It’s October, the month of Halloween and what would be more clichéd than doing a countdown of top horror films, so fully admitting to being a walking cliché, I will be doing a series of blogs running down the films in my own personal top 20. Here’s the previous blogs for numbers 20, Audition, 19, Night of the Demon, 18, Zombie Flesh Eaters, 17, Last House on the Left, 16, The Beyond, 15, An American Werewolf in London, 14, [REC], 13, Don’t Look Now and 12, Event Horizon.
This time we talk a stroll in the jungle in Ruggero Deodato’s grueling, controversial Cannibal Holocaust.
Cannibal Holocaust is an important film, not only because it’s by far the most transgressive film on my list in terms of pushing boundaries beyond the limits of what’s still accepted to be ‘good taste’, but it’s the first example of the Found Footage genre in horror. It’s massively influential beyond it’s controversy, but at the heart is a splendid example of Italian exploitation cinema at it’s finest, though I have one massive, fuck-off problem with the film, though it’s also a reason why it’s so powerful but I’ll get onto this later.
The plot is simple: an American documentary crew goes missing in the Amazon. The television station behind the filmmakers send a rescue mission to the Amazon headed by a leading anthropologist at New York University where he finds the remains of the crew as well as the remaining tins of film shot by them. Upon returning to New York the footage is viewed by the TV network & we find out the dreadful truth behind what the filmmakers were doing in the jungle….
This isn’t a hardcore critique of the film, that’s been done better elsewhere, I’m going to deal with how I came to see the film which was during the Video Nasty craze of the early 1980’s. I first saw a very, very poor copy which may, or may not have been uncut. I’m not especially sure as even then watching it through the fuzzy haze I could still be totally sickened by the very real animal deaths in the film. For years I wrote the film off because of this.

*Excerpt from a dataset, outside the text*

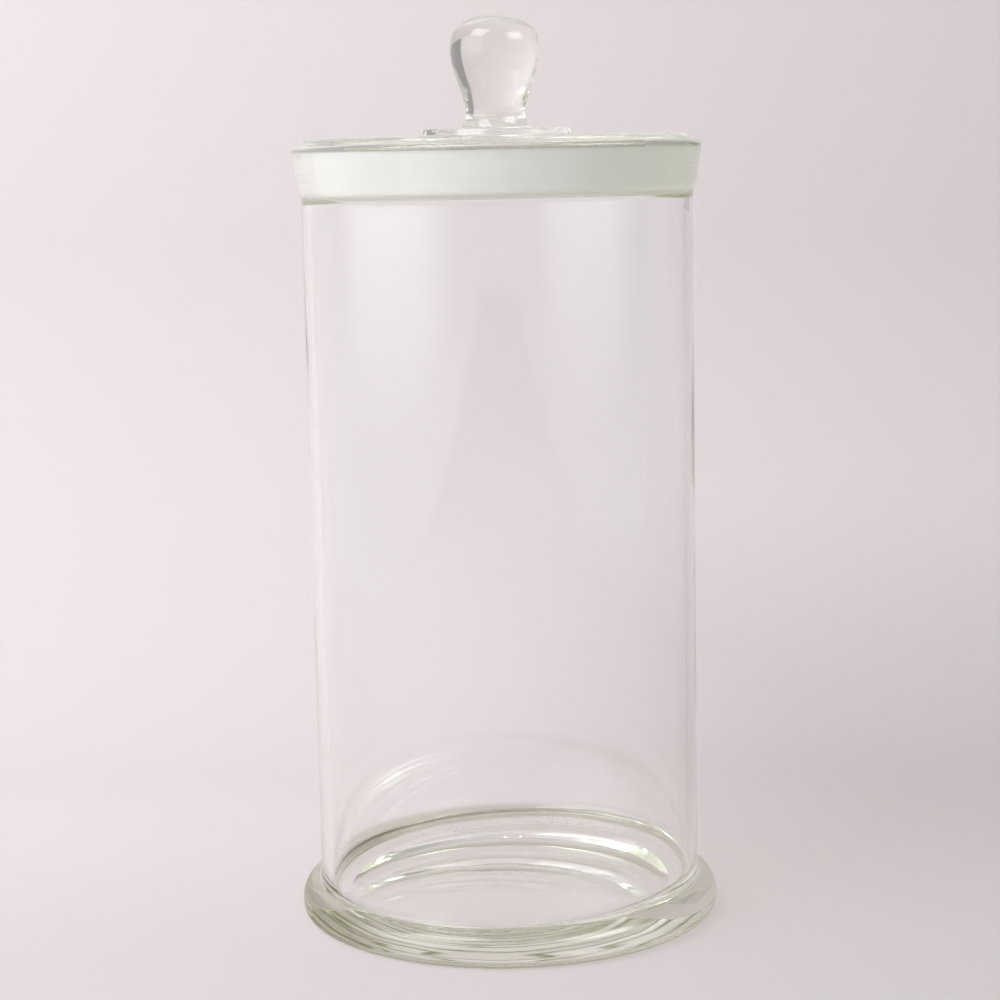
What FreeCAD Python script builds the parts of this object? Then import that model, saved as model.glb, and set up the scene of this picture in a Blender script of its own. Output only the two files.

Fast forward to around a decade ago and the film is released again in the UK, albeit in a vastly censored version with the animal deaths edited out along with much of the more extreme violence. Even so it was still an amazingly hard film to watch. Around five years ago I watched a full uncut version and was promptly disgusted but at the same time realised this was actually a bloody good film that not only was brilliantly shot with an amazing soundtrack, but it had serious things to say that a lot of horror films don’t attempt to say.
The animal killings are a huge problem, but this is hardly the only film to do this. Watch Apocalypse Now for example for an example of a director using a killing of an animal as part of the film’s narrative, just as Deodato does to lure the viewer into thinking what they’re seeing is real. It’s wrong but it’s an effective, if horrific tool. Thankfully Deodato released a ‘director’s cut’ version which still, sort of, has the animal deaths in it but so obscured that it doesn’t affect the flow of the film, and in fact makes the viewer focus on the film itself. It’s this cut which I recommend people see because not only does it remove the needless animal cruelty, but it makes the film look stunningly beautiful as opposed to the fuzzy haze I first saw back in the 80’s.
It’s an important film as it launched the Found Footage genre for horror, though it’d take a few decades for that genre to truly become successful but I’ll get to that later on this list.
So, Cannibal Holocaust. Watch it but be warned that it’s a hard film to stomach….
One last thing, the score for this film is brilliant.